Can I use Fedex and UPS boxes for mulching?
February 17, 2012 8:50 AM   Subscribe

Can I use any cardboard, such as Fedex and UPS boxes, for mulching?

I heard that we should stay away from glossy papers for mulching and composting due to the ink. Is there similar restriction for cardboard? I have a stack of Fedex and UPS boxes and I'm wondering if I can use them.

Bonus question: how long does it take to fully decompose a cardboard box laid flat on the ground? I live in the Seattle area.
posted by 7life to Home & Garden (10 answers total)
examine the boxes carefully for a notice on the inks...'printed with soy inks' or might need to pull the box apart and look under the overlaps (where the color squares and registration marks are)...not seeing a notice is prob not a good sign.

looking for free boxes? check behind the grocery/convience store...there will be more than you can possibly use...

flat on the ground is not the best/fastest way to break it down...soak in water, tear into chunks (the smaller the better) and compost with leaves/dirt/etc...
posted by sexyrobot at 9:02 AM on February 17, 2012

Do you mean corrugated cardboard? I wouldn't. Cardboard is a chemical-processed pulp paper product, and uses adhesives to build the surface-corrugation-surface laminate structure.
posted by Thorzdad at 9:04 AM on February 17, 2012

I dont know about the inks specifically, but from my work at a coated board (think cereal boxes, one side brown, one side white-to-be-printed on) producing plant there shouldn't be any harm from the white side since it is mostly a type of clay.

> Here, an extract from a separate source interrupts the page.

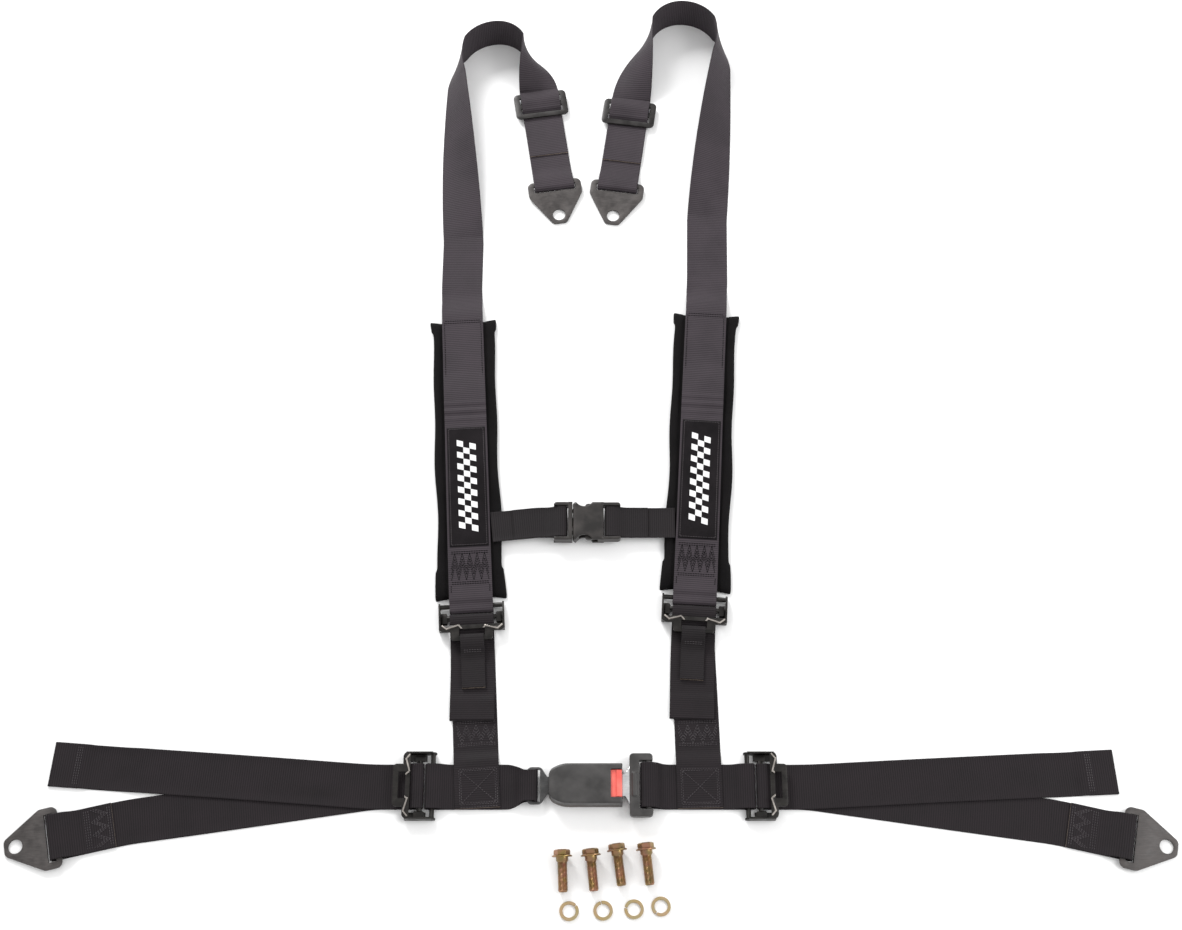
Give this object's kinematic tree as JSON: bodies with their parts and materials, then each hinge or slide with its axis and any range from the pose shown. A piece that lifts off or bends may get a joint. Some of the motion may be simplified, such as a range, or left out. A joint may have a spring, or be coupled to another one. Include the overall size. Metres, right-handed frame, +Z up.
{
  "type": "racing harness",
  "caption": "Racing harness laid flat: padded shoulder belts, sternum clip, lap belts with push-button buckle, tilt-lock adjusters, bolt-in anchor tabs and loose anchor bolts.",
  "frame": {"origin": "middle of the laid-out harness on the floor it lies on", "axes": "+X along the lap belt from the buckle half to the tongue half, +Y towards the shoulder anchors, +Z up from the floor"},
  "size_m": [1.2968, 1.1952, 0.0508],
  "materials": {
    "lap_webbing": "ribbed polyester webbing",
    "shoulder_webbing": "ribbed polyester webbing",
    "sternum_webbing": "fine polyester webbing",
    "pad_fabric": "napped",
    "patch_fabric": "woven",
    "black_steel": "satin black",
    "phosphate_steel": "phosphated",
    "clip_plastic": "semi gloss",
    "case_plastic": "moulded grain",
    "button_plastic": "gloss",
    "bright_steel": "polished",
    "buckle_steel": "satin",
    "spring_steel": "drawn wire",
    "gold_zinc": "yellow zinc",
    "pale_zinc": "yellow zinc"
  },
  "bodies": {
    "left_half": {"lap_strap_left_anchor": "lap_webbing", "lap_strap_left_bight": "lap_webbing", "lap_strap_left_tail": "lap_webbing", "lap_strap_left_inner": "lap_webbing", "shoulder_strap_left_threaded": "shoulder_webbing", "shoulder_strap_left_bend": "shoulder_webbing", "shoulder_strap_left_upper": "shoulder_webbing", "shoulder_strap_left_lower": "shoulder_webbing", "shoulder_strap_left_bight": "shoulder_webbing", "shoulder_strap_left_tail": "shoulder_webbing", "shoulder_pad_left": "pad_fabric", "pad_patch_left": "patch_fabric", "shoulder_slide_left": "black_steel", "sternum_strap_left": "sternum_webbing", "sternum_buckle_male": "clip_plastic", "sternum_buckle_arms": "clip_plastic", "buckle_base": "case_plastic", "buckle_cover": "case_plastic", "buckle_frame": "buckle_steel", "buckle_latch": "buckle_steel", "ejector_spring": "spring_steel", "button_spring": "spring_steel", "anchor_bolts": "gold_zinc", "lock_washers": "pale_zinc"},
    "right_half": {"lap_strap_right_anchor": "lap_webbing", "lap_strap_right_bight": "lap_webbing", "lap_strap_right_tail": "lap_webbing", "lap_strap_right_inner": "lap_webbing", "shoulder_strap_right_threaded": "shoulder_webbing", "shoulder_strap_right_bend": "shoulder_webbing", "shoulder_strap_right_upper": "shoulder_webbing", "shoulder_strap_right_lower": "shoulder_webbing", "shoulder_strap_right_bight": "shoulder_webbing", "shoulder_strap_right_tail": "shoulder_webbing", "shoulder_pad_right": "pad_fabric", "pad_patch_right": "patch_fabric", "shoulder_slide_right": "black_steel", "sternum_strap_right": "sternum_webbing", "sternum_buckle_female": "clip_plastic", "tongue_blade": "bright_steel", "tongue_grip": "case_plastic"},
    "release_button": {"release_button": "button_plastic"},
    "ejector": {"ejector": "case_plastic"},
    "tab_lap_left": {"anchor_tab_lap_left": "phosphate_steel"},
    "tab_shoulder_left": {"anchor_tab_shoulder_left": "phosphate_steel"},
    "adjuster_lap_left": {"adjuster_frame_lap_left": "black_steel"},
    "lock_lap_left": {"locking_bar_lap_left": "black_steel"},
    "adjuster_shoulder_left": {"adjuster_frame_shoulder_left": "black_steel"},
    "lock_shoulder_left": {"locking_bar_shoulder_left": "black_steel"},
    "pull_left": {"pull_tab_left": "shoulder_webbing"},
    "tab_lap_right": {"anchor_tab_lap_right": "phosphate_steel"},
    "tab_shoulder_right": {"anchor_tab_shoulder_right": "phosphate_steel"},
    "adjuster_lap_right": {"adjuster_frame_lap_right": "black_steel"},
    "lock_lap_right": {"locking_bar_lap_right": "black_steel"},
    "adjuster_shoulder_right": {"adjuster_frame_shoulder_right": "black_steel"},
    "lock_shoulder_right": {"locking_bar_shoulder_right": "black_steel"},
    "pull_right": {"pull_tab_right": "shoulder_webbing"}
  },
  "joints": [
    {"name": "unbuckle", "type": "slide", "parent": "left_half", "child": "right_half", "axis": [1, 0, 0], "range_m": [0, 0.06], "deforming": ["sternum_buckle_arms"]},
    {"name": "button_press", "type": "slide", "parent": "left_half", "child": "release_button", "axis": [-1, 0, 0], "range_m": [0, 0.005], "stiffness_N_per_m": 900, "springref_m": -0.004, "deforming": ["button_spring", "buckle_latch"]},
    {"name": "eject", "type": "slide", "parent": "left_half", "child": "ejector", "axis": [1, 0, 0], "range_m": [0, 0.0084], "deforming": ["ejector_spring"]},
    {"name": "tab_swing_lap_left", "type": "hinge", "parent": "left_half", "child": "tab_lap_left", "pos_m": [-0.58969, -0.50654, 0.0051], "axis": [-0.225, 0.9744, 0], "range_deg": [0, 80]},
    {"name": "tab_swing_shoulder_left", "type": "hinge", "parent": "left_half", "child": "tab_shoulder_left", "pos_m": [-0.04787, 0.34169, 0.0051], "axis": [-0.989, -0.1478, 0], "range_deg": [0, 80]},
    {"name": "tilt_lap_left", "type": "hinge", "parent": "left_half", "child": "adjuster_lap_left", "pos_m": [-0.177, -0.45, 0.0046], "axis": [0, 1, 0], "range_deg": [0, 35], "deforming": ["lap_strap_left_bight"]},
    {"name": "lock_lap_left", "type": "slide", "parent": "adjuster_lap_left", "child": "lock_lap_left", "axis": [-1, 0, 0], "range_m": [0, 0.0025]},
    {"name": "tilt_shoulder_left", "type": "hinge", "parent": "left_half", "child": "adjuster_shoulder_left", "pos_m": [-0.13928, -0.23693, 0.0046], "axis": [-0.9985, -0.055, 0], "range_deg": [0, 35], "deforming": ["shoulder_strap_left_bight"]},
    {"name": "lock_shoulder_left", "type": "slide", "parent": "adjuster_shoulder_left", "child": "lock_shoulder_left", "axis": [0.055, -0.9985, 0], "range_m": [0, 0.0025]},
    {"name": "pull_swing_left", "type": "hinge", "parent": "adjuster_shoulder_left", "child": "pull_left", "pos_m": [-0.13703, -0.27787, 0.011], "axis": [-0.9985, -0.055, 0], "range_deg": [0, 60]},
    {"name": "tab_swing_lap_right", "type": "hinge", "parent": "right_half", "child": "tab_lap_right", "pos_m": [0.58969, -0.50654, 0.0051], "axis": [-0.225, -0.9744, 0], "range_deg": [0, 80]},
    {"name": "tab_swing_shoulder_right", "type": "hinge", "parent": "right_half", "child": "tab_shoulder_right", "pos_m": [0.03477, 0.34005, 0.0051], "axis": [-0.9903, 0.1392, 0], "range_deg": [0, 80]},
    {"name": "tilt_lap_right", "type": "hinge", "parent": "right_half", "child": "adjuster_lap_right", "pos_m": [0.175, -0.45, 0.0046], "axis": [0, -1, 0], "range_deg": [0, 35], "deforming": ["lap_strap_right_bight"]},
    {"name": "lock_lap_right", "type": "slide", "parent": "adjuster_lap_right", "child": "lock_lap_right", "axis": [1, 0, 0], "range_m": [0, 0.0025]},
    {"name": "tilt_shoulder_right", "type": "hinge", "parent": "right_half", "child": "adjuster_shoulder_right", "pos_m": [0.12114, -0.22734, 0.0046], "axis": [-0.9982, 0.0593, 0], "range_deg": [0, 35], "deforming": ["shoulder_strap_right_bight"]},
    {"name": "lock_shoulder_right", "type": "slide", "parent": "adjuster_shoulder_right", "child": "lock_shoulder_right", "axis": [-0.0593, -0.9982, 0], "range_m": [0, 0.0025]},
    {"name": "pull_swing_right", "type": "hinge", "parent": "adjuster_shoulder_right", "child": "pull_right", "pos_m": [0.11871, -0.26826, 0.011], "axis": [-0.9982, 0.0593, 0], "range_deg": [0, 60]}
  ],
  "couplings": [
    {"joint": "eject", "follows": "unbuckle", "ratio": 0.14}
  ]
}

Consider where it's going anyway, to a landfill? You're just accelerating things then, no harm no foul.
posted by RolandOfEld at 9:25 AM on February 17, 2012

I'm assuming you mean mulching for use in a garden, yes?
posted by Thorzdad at 9:32 AM on February 17, 2012

Response by poster: Thorzad - yes. At this point I'm trying to use it for weed control in overgrown areas. Which will be the future site of my garden beds.
posted by 7life at 9:38 AM on February 17, 2012

Some people might differentiate between the needs for a flower garden and vegetable garden by the way so that information might be useful.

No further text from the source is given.